## DATASET SECTION
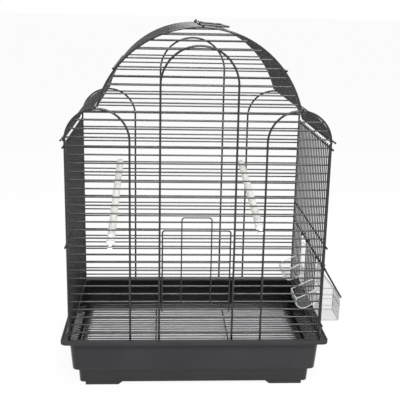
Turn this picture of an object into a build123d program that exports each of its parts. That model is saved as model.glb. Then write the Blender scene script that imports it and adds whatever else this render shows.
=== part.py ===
from build123d import *
import math
import os

os.makedirs("parts", exist_ok=True)

# Lengths are in millimetres. X runs across the front, Y from front to back, Z up.

# Wire diameters
arch_wire = 2.8
bar_wire = 2.0
cross_wire = 2.6
door_wire = 2.4
bail_wire = 3.0
wire_sides = 6
eye_sides = 8
corner_runs = 3

# Clearances
running_gap = 0.35
seat_gap = 0.3

# Wire cage, between the centres of its outer wires
frame_width = 398.0
frame_depth = 272.0
bar_pitch = 13.0
side_bar_spaces = 21
first_bar_height = 12.0

# Heights of the arches above the shelf that the cage stands on
side_spring_height = 318.9
side_leg_x = 103.2
tall_spring_height = 401.8
tall_leg_x = 57.7
dome_rise = 119.0
top_bar_drop = 10.8
roof_flare = 3.8
roof_edge_rise = 1.5
shoulder_end_angle = 76.0

# Turn of a bent wire in one straight run, in degrees
arch_turn = 12.0
dome_turn = 8.5
shoulder_turn = 20.0

# Cross wires along the depth
cross_wire_overhang = 5.0
side_top_drop = 9.9
side_bar_end = 3.0
side_middle_height = 154.0
dome_wire_angle = 53.0

# Base tub
tray_width = 425.0
tray_depth = 296.0
tray_wall = 2.5
tray_corner = 10.0
tray_corner_runs = 4
upper_corner_step = 1.0
lower_corner_step = 1.0
shelf_height = 83.0
lip_rise = 1.8
lip_drop = 4.2
body_side_inset = 12.4
body_front_inset = 11.0
upper_draft = 4.3
ledge_height = 32.0
ledge_side_inset = 8.7
ledge_front_inset = 5.0
lower_draft = 4.0
foot_height = 5.5
foot_length = 53.0
foot_depth = 30.0
foot_slope = 7.0
foot_inset = 9.7
foot_shell = 2.0
liner_thickness = 0.8
liner_margin = 1.2
liner_corner = 5.0

# Floor grille
grille_wire = 1.8
grille_rail_wire = 2.8
grille_pitch_target = 9.75
grille_margin = 3.4
grille_rail_inset = 1.8

# Front door, hinged on the bar under it
door_hinge_bar = 3
door_bar_count = 9
door_half_width = 53.8
door_shift = -0.8
door_corner = 4.0
catch_wire = 2.0
catch_half_width = 23.0
catch_reach = 21.3
catch_corner = 4.5
catch_foot_corner = 1.6

# Feeders and the flaps that cover them
feeder_first_bars = (1, 11)
feeder_bar_spaces = 4
feeder_sill_height = 24.0
flap_hinge_height = 119.2
flap_length = 66.0
flap_side_margin = 3.2
flap_corner = 4.0
flap_top_rail = 7.0
cup_wall = 1.6
cup_side_gap = 1.4
cup_outside = 34.1
cup_rim = 39.5
cup_cheek = 77.5
cup_corner = 3.0
scoop_reach = 38.0
scoop_tip_rise = 37.5
scoop_chin = 11.5
scoop_chin_reach = 25.5
scoop_chin_rise = 19.0
scoop_dam_rise = 34.5
scoop_cheek_rise = 56.5
scoop_corner = 6.0
cup_flange = 2.9
cup_band_height = 26.5
cup_band = 0.8

# Perches, clipped on bars of the front and back panels
perch_diameter = 12.0
perch_ribs = 12
perch_rib_depth = 0.4
perch_cap_diameter = 13.4
perch_cap_length = 20.0
perch_tip_diameter = 7.2
perch_tip_length = 6.0
perch_end_taper = 25.0
perch_slot_gap = 0.6
left_perch_back_x = -132.7
left_perch_front_x = -153.3
right_perch_back_x = 93.5
perch_back_bar = 17
left_perch_front_bar = 11
right_perch_front_bar = 13

# Carrying handle
handle_pin_x = 3.0
handle_arm = 43.0
handle_rest_angle = 4.4
handle_half_span = 6
handle_corner = 10.0

# Places that follow from the sizes above
half_width = frame_width / 2
arch_y = frame_depth / 2
bar_y = arch_y - (arch_wire + bar_wire) / 2
first_bar_z = shelf_height + first_bar_height
side_arch_radius = (half_width - side_leg_x) / 2
side_arch_x = (half_width + side_leg_x) / 2
side_arch_z = shelf_height + side_spring_height
side_top_z = side_arch_z - side_top_drop
valley_z = side_arch_z + side_arch_radius
dome_top_z = valley_z + dome_rise
dome_radius = (side_arch_x**2 + dome_rise**2) / (2 * dome_rise)
dome_z = dome_top_z - dome_radius
dome_half_angle = math.degrees(math.asin(side_arch_x / dome_radius))
tall_arch_z = shelf_height + tall_spring_height
side_cross_x = half_width + (arch_wire + cross_wire) / 2
side_bar_x = side_cross_x - (cross_wire + bar_wire) / 2
side_bar_pitch = frame_depth / side_bar_spaces
cross_half_length = arch_y + cross_wire_overhang
cross_offset = (arch_wire + cross_wire) / 2
roof_bar_offset = cross_offset - (cross_wire + bar_wire) / 2
flap_hinge_z = shelf_height + flap_hinge_height
feeder_sill_z = shelf_height + feeder_sill_height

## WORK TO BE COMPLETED
Quote the data above in full, changing nothing.

## EXERCISE ANSWER
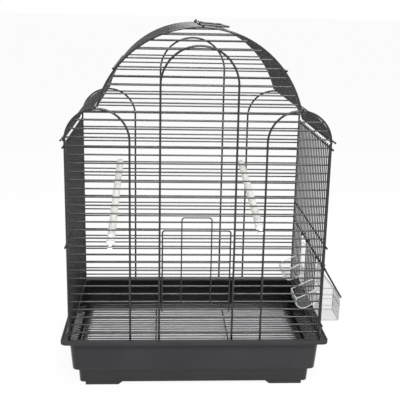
Turn this picture of an object into a build123d program that exports each of its parts. That model is saved as model.glb. Then write the Blender scene script that imports it and adds whatever else this render shows.
=== part.py ===
from build123d import *
import math
import os

os.makedirs("parts", exist_ok=True)

# Lengths are in millimetres. X runs across the front, Y from front to back, Z up.

# Wire diameters
arch_wire = 2.8
bar_wire = 2.0
cross_wire = 2.6
door_wire = 2.4
bail_wire = 3.0
wire_sides = 6
eye_sides = 8
corner_runs = 3

# Clearances
running_gap = 0.35
seat_gap = 0.3

# Wire cage, between the centres of its outer wires
frame_width = 398.0
frame_depth = 272.0
bar_pitch = 13.0
side_bar_spaces = 21
first_bar_height = 12.0

# Heights of the arches above the shelf that the cage stands on
side_spring_height = 318.9
side_leg_x = 103.2
tall_spring_height = 401.8
tall_leg_x = 57.7
dome_rise = 119.0
top_bar_drop = 10.8
roof_flare = 3.8
roof_edge_rise = 1.5
shoulder_end_angle = 76.0

# Turn of a bent wire in one straight run, in degrees
arch_turn = 12.0
dome_turn = 8.5
shoulder_turn = 20.0

# Cross wires along the depth
cross_wire_overhang = 5.0
side_top_drop = 9.9
side_bar_end = 3.0
side_middle_height = 154.0
dome_wire_angle = 53.0

# Base tub
tray_width = 425.0
tray_depth = 296.0
tray_wall = 2.5
tray_corner = 10.0
tray_corner_runs = 4
upper_corner_step = 1.0
lower_corner_step = 1.0
shelf_height = 83.0
lip_rise = 1.8
lip_drop = 4.2
body_side_inset = 12.4
body_front_inset = 11.0
upper_draft = 4.3
ledge_height = 32.0
ledge_side_inset = 8.7
ledge_front_inset = 5.0
lower_draft = 4.0
foot_height = 5.5
foot_length = 53.0
foot_depth = 30.0
foot_slope = 7.0
foot_inset = 9.7
foot_shell = 2.0
liner_thickness = 0.8
liner_margin = 1.2
liner_corner = 5.0

# Floor grille
grille_wire = 1.8
grille_rail_wire = 2.8
grille_pitch_target = 9.75
grille_margin = 3.4
grille_rail_inset = 1.8

# Front door, hinged on the bar under it
door_hinge_bar = 3
door_bar_count = 9
door_half_width = 53.8
door_shift = -0.8
door_corner = 4.0
catch_wire = 2.0
catch_half_width = 23.0
catch_reach = 21.3
catch_corner = 4.5
catch_foot_corner = 1.6

# Feeders and the flaps that cover them
feeder_first_bars = (1, 11)
feeder_bar_spaces = 4
feeder_sill_height = 24.0
flap_hinge_height = 119.2
flap_length = 66.0
flap_side_margin = 3.2
flap_corner = 4.0
flap_top_rail = 7.0
cup_wall = 1.6
cup_side_gap = 1.4
cup_outside = 34.1
cup_rim = 39.5
cup_cheek = 77.5
cup_corner = 3.0
scoop_reach = 38.0
scoop_tip_rise = 37.5
scoop_chin = 11.5
scoop_chin_reach = 25.5
scoop_chin_rise = 19.0
scoop_dam_rise = 34.5
scoop_cheek_rise = 56.5
scoop_corner = 6.0
cup_flange = 2.9
cup_band_height = 26.5
cup_band = 0.8

# Perches, clipped on bars of the front and back panels
perch_diameter = 12.0
perch_ribs = 12
perch_rib_depth = 0.4
perch_cap_diameter = 13.4
perch_cap_length = 20.0
perch_tip_diameter = 7.2
perch_tip_length = 6.0
perch_end_taper = 25.0
perch_slot_gap = 0.6
left_perch_back_x = -132.7
left_perch_front_x = -153.3
right_perch_back_x = 93.5
perch_back_bar = 17
left_perch_front_bar = 11
right_perch_front_bar = 13

# Carrying handle
handle_pin_x = 3.0
handle_arm = 43.0
handle_rest_angle = 4.4
handle_half_span = 6
handle_corner = 10.0

# Places that follow from the sizes above
half_width = frame_width / 2
arch_y = frame_depth / 2
bar_y = arch_y - (arch_wire + bar_wire) / 2
first_bar_z = shelf_height + first_bar_height
side_arch_radius = (half_width - side_leg_x) / 2
side_arch_x = (half_width + side_leg_x) / 2
side_arch_z = shelf_height + side_spring_height
side_top_z = side_arch_z - side_top_drop
valley_z = side_arch_z + side_arch_radius
dome_top_z = valley_z + dome_rise
dome_radius = (side_arch_x**2 + dome_rise**2) / (2 * dome_rise)
dome_z = dome_top_z - dome_radius
dome_half_angle = math.degrees(math.asin(side_arch_x / dome_radius))
tall_arch_z = shelf_height + tall_spring_height
side_cross_x = half_width + (arch_wire + cross_wire) / 2
side_bar_x = side_cross_x - (cross_wire + bar_wire) / 2
side_bar_pitch = frame_depth / side_bar_spaces
cross_half_length = arch_y + cross_wire_overhang
cross_offset = (arch_wire + cross_wire) / 2
roof_bar_offset = cross_offset - (cross_wire + bar_wire) / 2
flap_hinge_z = shelf_height + flap_hinge_height
feeder_sill_z = shelf_height + feeder_sill_height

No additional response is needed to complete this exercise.